Rote Fahne 23/18

Rote Fahne 23/18

Alte Bücher zum Thema Antifaschismus – neu gelesen

Weil „Transit“, der Roman von Anna Seghers über Menschen auf der Flucht, neuerdings verfilmt wurde, habe ich ihn nach 40 Jahren wieder gelesen – und bin neu beeindruckt und begeistert

Von Anna Bartholomé
Alte Bücher zum Thema Antifaschismus – neu gelesen

Marseille im Sommer 1940: Die Besatzung Frankreichs durch die Hitler-Armee drängt immer mehr Menschen in die noch freie südfranzösische Hafenstadt. Es sammeln sich vom Nazi-Regime Verfolgte und Bedrohte unterschiedlichster Herkunft und Denkweise. Jüdinnen und Juden, Antifaschistinnen und Antifaschisten, Kommunistinnen und Kommunisten. Einige von ihnen hatten schon im spanischen Bürgerkrieg mitgekämpft und waren von den französischen Helfershelfern der Hitler-Faschisten erneut inhaftiert worden. Nun hetzen sie sich ab nach Visa, Bescheinigungen und Stempeln, um einen Weg ins rettende Exil zu finden. Im Chaos der Stadt, in den Cafés, auf den Gängen von Botschaften und Behörden prallen sie an willkürlicher Bürokratie ab – finden  aber auch immer wieder Unterstützung und Solidarität. Auf der Suche nach einem Ausweg – einem Transit nach Mexiko, Kuba oder in die USA – kreuzen sich ihre Wege. Für kurze Zeit sind fremde Leben durch Hoffnungen, Träume und Leidenschaften miteinander verbunden.

 

Von ihrem eigenen Erleben auf der Flucht beeindruckt, schrieb Anna Seghers den Roman 1941 und 1942 im mexikanischen Exil. In einer wunderbar klaren Sprache gelingt es ihr, diese miteinander verquickten, so unterschiedlichen Menschen darzustellen. Vieles erinnert an die Schicksale heutiger Geflüchteter.

 

Der Film verlagert das Romangeschehen ins heutige Marseille und ist – trotz guter Darsteller – vor allem in seinem politischen Kern so verkürzt, dass er nicht überzeugen kann.
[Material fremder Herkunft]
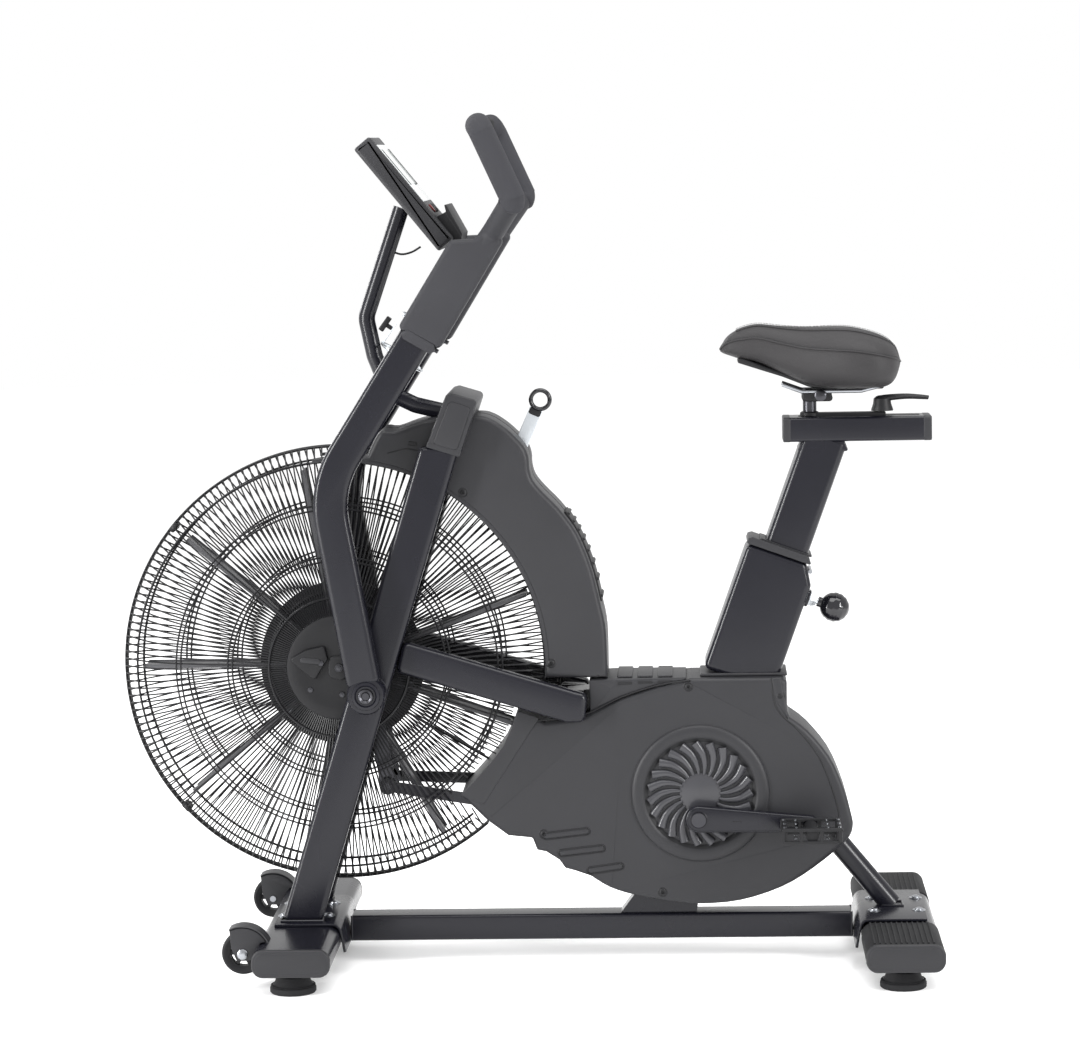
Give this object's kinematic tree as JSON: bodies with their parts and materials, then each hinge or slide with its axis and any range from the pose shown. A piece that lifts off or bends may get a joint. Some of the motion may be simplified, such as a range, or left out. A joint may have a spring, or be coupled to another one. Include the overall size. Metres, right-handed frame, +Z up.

Das Buch dagegen lohnt sich – sehr (erhältlich im Aufbau-Verlag für 12 Euro – am besten über www.people-to-people.de bestellen).

 

Lion Feuchtwanger: „Die Geschwister Oppermann“

 

Der Roman erzählt die Geschichte einer wohlhabenden jüdischen Berliner Kaufmanns- und Bildungsbürgerfamilie. Er spielt in den Jahren 1932 und 1933 vor dem Hintergrund der bevorstehenden und schließlich verwirklichten Übergabe der Regierungsgewalt an die Hitler-Faschisten.

 

Ungläubig und naiv verfolgen die Geschwister – Gustav, Martin, Edgar und Klara und ihre Familien das Geschehen, den immer offener aufretenden Antisemitismus und die Verfolgung proletarischer Antifaschisten. In ihren individuellen Besonderheiten und ihrem allmählichen politischen Erwachen werden sie differenziert und kritisch begleitet.

 

Lion Feuchtwanger, der zu diesem Zeitpunkt eher zufällig in den USA auf Lesereise war,  hat das Buch in wenigen Monaten verfasst. Bereits 1933 wurde es in Amsterdam und London veröffentlicht. Sorgfältig werden alle damals verfügbaren Informationen über die Verbrechen der Faschisten, die Folter in den Gefängnissen, die Konzentrationslager – aber auch die über den sich formierenden Widerstand verarbeitet. In gewisser Weise ist das Buch auch eine selbstkritische Aufarbeitung der eigenen Täuschung Feuchtwangers, der noch im Dezember 1932 geglaubt hatte, die faschistische Bewegung sei bereits in ihrem Niedergang.

 

Ein leidenschaftliches und fesselnd geschriebenes Buch. Es kann auch angesichts der heutigen Entwicklung faschistischer Auffassungen und Organisationen aufrütteln, den Anfängen zu wehren (Aufbau-Verlag, 12,99 Euro).